Pero antes una mirada al callejero. En la Puerta de Toledo de Madrid, no lejos del río Manzanares, hay un gran arco de triunfo, cuyas inscripciones son latinas, pero cualquiera puede leerlas sin riesgo de error. Está dedicado a Fernando VII, «vencedor de los franceses». Cerca de allí, subiendo hacia la Plaza Mayor por la calle de Toledo, en la acera de la derecha, se levanta otro monumento, más humilde, dedicado también a este monarca sin escrúpulos. Lo firma un tal Conde de Motezuma (sic) en nombre del pueblo madrileño… y a mí, que vivo cerca de ambos monumentos, se me revuelven las tripas al ver sus inscripciones.

España, al menos desde la paz de Basilea (1795), era de facto un satélite de Francia. La batalla de Trafalgar (21-X-1805), cuando ya Napoleón era emperador (fue coronado el 18 de mayo de 1804) es la muestra más fehaciente de aquella alianza desgraciada. En estas condiciones, ¿por qué Napoleón se decidió a invadir España? No hay duda de que detrás estaban sus ambiciones políticas y personales, pero tengo para mí que también latían en su cerebro algunas otras no tan perversas, como era la de modernizar España, dándole una patada en el trasero a una Monarquía que se mostraba tan incapaz como corrupta.

Las intrigas palaciegas entre Godoy y los reyes, por un lado, y Fernando, entonces Príncipe de Asturias, y su camarilla, por el otro, componían un espectáculo deplorable. Azanza, el embajador español en París no dudó en calificar aquellos manejos de «intrigas de putas».

El 11 de octubre de 1807, a instancias de Beauharnais, embajador de Francia en Madrid, Fernando escribió a Napoleón una carta obsecuente y miserable, solicitando su casamiento con una dama francesa a gusto del Emperador, con el ánimo de desplazar del trono a su padre (Carlos IV). Napoleón, en lugar de responder, le pasó la carta a Carlos IV, quien mandó prender a su hijo y lo sometió a un proceso cuyo juicio se celebró en El Escorial, resultando una farsa que se zanjó cuando Fernando pidió por escrito perdón a papá y a mamá. 

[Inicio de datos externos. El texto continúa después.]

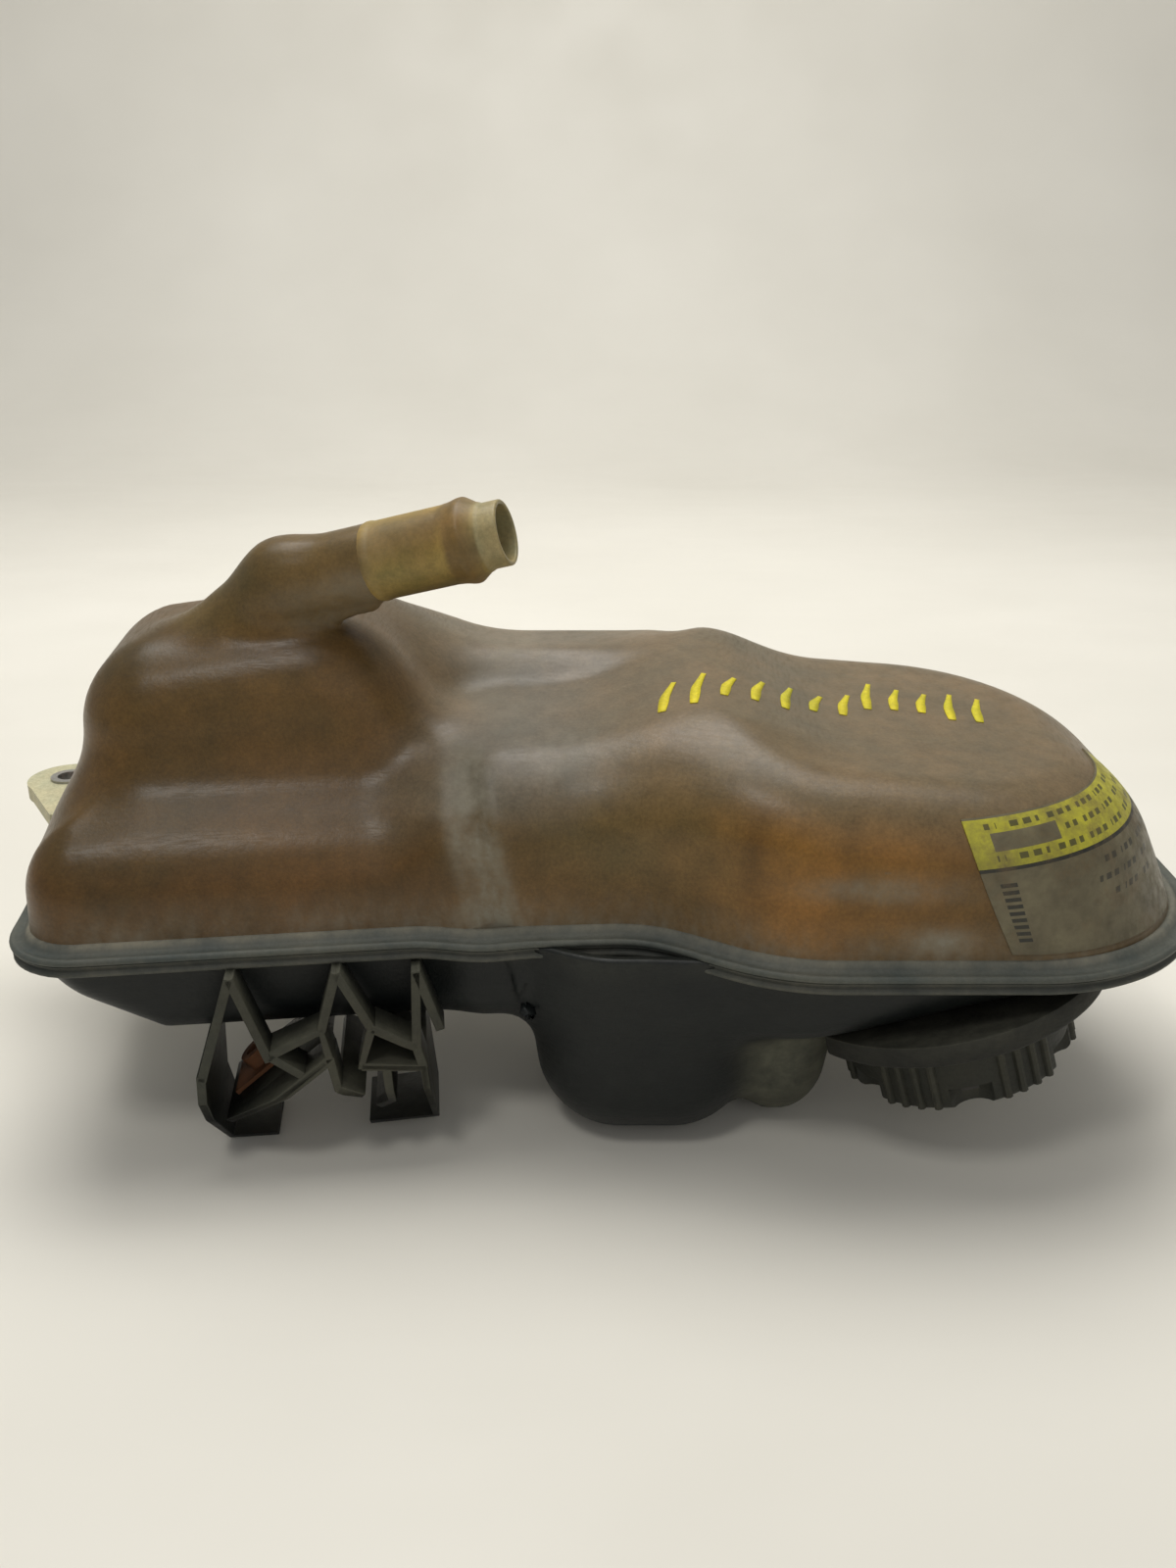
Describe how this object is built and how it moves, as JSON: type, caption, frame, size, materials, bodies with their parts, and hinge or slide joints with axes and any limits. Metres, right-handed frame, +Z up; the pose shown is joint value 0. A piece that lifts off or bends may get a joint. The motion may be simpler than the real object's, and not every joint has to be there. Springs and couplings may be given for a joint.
{
  "type": "coolant expansion tank",
  "caption": "Two-part moulded coolant expansion tank with hose spigot, ribbed bracket, side ear and a screw pressure cap with relief and vacuum valves, stored upside-down.",
  "frame": {"origin": "middle of the part's length and depth, on the surface it stands on", "axes": "+Z up as the tank stands upside-down on its domes and bracket, +X to the right towards the cap end, +Y away from the bracket side; in use the tank is turned over, so +Z points down"},
  "size_m": [0.4345, 0.1838, 0.2171],
  "materials": {
    "amber_plastic": "aged translucent polypropylene, satin, dusty",
    "black_plastic": "moulded black polypropylene, satin, dusty",
    "pale_plastic": "unstained natural polypropylene",
    "spigot_plastic": "pale golden translucent polypropylene",
    "label_film": "printed film, worn",
    "dusty_plastic": "black plastic under grey dust",
    "cap_plastic": "black nylon, matte",
    "zinc_steel": "zinc plated",
    "rusty_steel": "spring steel, rusted",
    "spring_steel": "bright spring steel",
    "valve_brass": "turned brass",
    "seal_rubber": "black EPDM rubber"
  },
  "bodies": {
    "tank": {"natural_shell": "amber_plastic", "black_shell": "black_plastic", "side_ear": "pale_plastic", "ear_bush": "zinc_steel", "hose_spigot": "spigot_plastic", "baffles": "amber_plastic", "fill_label": "label_film", "front_bracket": "black_plastic", "clip_nut": "rusty_steel", "vent_nipple_large": "black_plastic", "vent_nipple_small": "black_plastic", "filler_neck": "black_plastic", "neck_collar": "dusty_plastic"},
    "valve_carrier": {"valve_housing": "cap_plastic", "neck_seal": "seal_rubber", "spring_retainer": "spring_steel", "pressure_spring": "spring_steel"},
    "cap": {"cap_grip": "cap_plastic", "cap_insert": "cap_plastic", "cap_disc": "cap_plastic", "cap_gasket": "seal_rubber"},
    "relief_plate": {"pressure_valve": "valve_brass", "pressure_seal": "seal_rubber", "vacuum_spring": "spring_steel"},
    "vacuum_poppet": {"vacuum_valve": "valve_brass", "vacuum_clip": "spring_steel"}
  },
  "joints": [
    {"name": "cap_turn", "type": "hinge", "parent": "valve_carrier", "child": "cap", "pos_m": [0.1346, -0.0381, 0.0515], "axis": [0.2748, -0.0785, -0.9583], "range_deg": [0, 540]},
    {"name": "cap_lift", "type": "slide", "parent": "tank", "child": "valve_carrier", "axis": [0.2748, -0.0785, -0.9583], "range_m": [0, 0.009]},
    {"name": "relief_lift", "type": "slide", "parent": "valve_carrier", "child": "relief_plate", "axis": [0.2748, -0.0785, -0.9583], "range_m": [0, 0.003], "stiffness_N_per_m": 9000, "springref_m": -0.004, "deforming": ["pressure_spring"]},
    {"name": "vacuum_drop", "type": "slide", "parent": "relief_plate", "child": "vacuum_poppet", "axis": [-0.2748, 0.0785, 0.9583], "range_m": [0, 0.0015], "stiffness_N_per_m": 300, "springref_m": -0.003, "deforming": ["vacuum_spring"]}
  ],
  "couplings": [
    {"joint": "cap_lift", "follows": "cap_turn", "m_per_rad": 0.00095493}
  ]
}
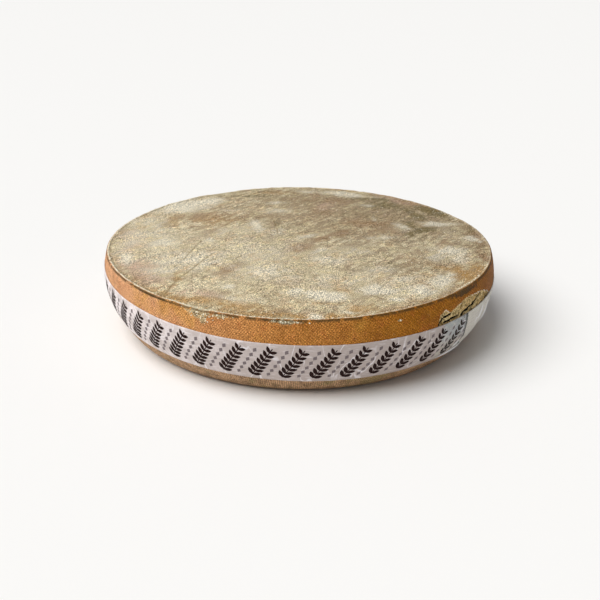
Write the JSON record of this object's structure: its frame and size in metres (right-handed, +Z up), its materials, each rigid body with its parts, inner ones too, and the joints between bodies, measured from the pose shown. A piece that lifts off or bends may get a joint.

En estas condiciones, ¿qué condena histórica merecen quienes pensaron que la llegada del rey José era una liberación? Ninguna, pero los afrancesados se equivocaron al despreciar dos sentimientos que anidan en el corazón de los hombres: la dignidad y la identidad colectiva.

Napoleón cometió un error impropio de su genio militar. Declaró la guerra a Rusia y hubo de batirse en dos frentes, lo que, tras los fracasos de la helada estepa y las últimas batallas en la Península Ibérica, lo llevó a la derrota y, prisionero, a la isla de Elba.

Fernando VII el Deseado llegó a Valencia en abril de 1814 y se entrevistó con Bernardo del Mozo, quien le dio un manifiesto absolutista firmado por 69 diputados. Aquel fue el manifiesto de los persas, pues comenzaba así: «Era costumbre de los antiguos persas…». El Deseado se abrazó a los persas y el 4 de mayo firmó un decreto en el cual declaraba nula y sin efecto la Constitución de Cádiz.

El 21 de julio de 1814 se restableció el Santo Oficio y comenzó la represión contra los liberales. Juan Martín (El Empecinado), Espoz y Mina, Porlier… acabaron en el exilio o ante el pelotón de fusilamiento. Un final muy español, es decir, horripilante.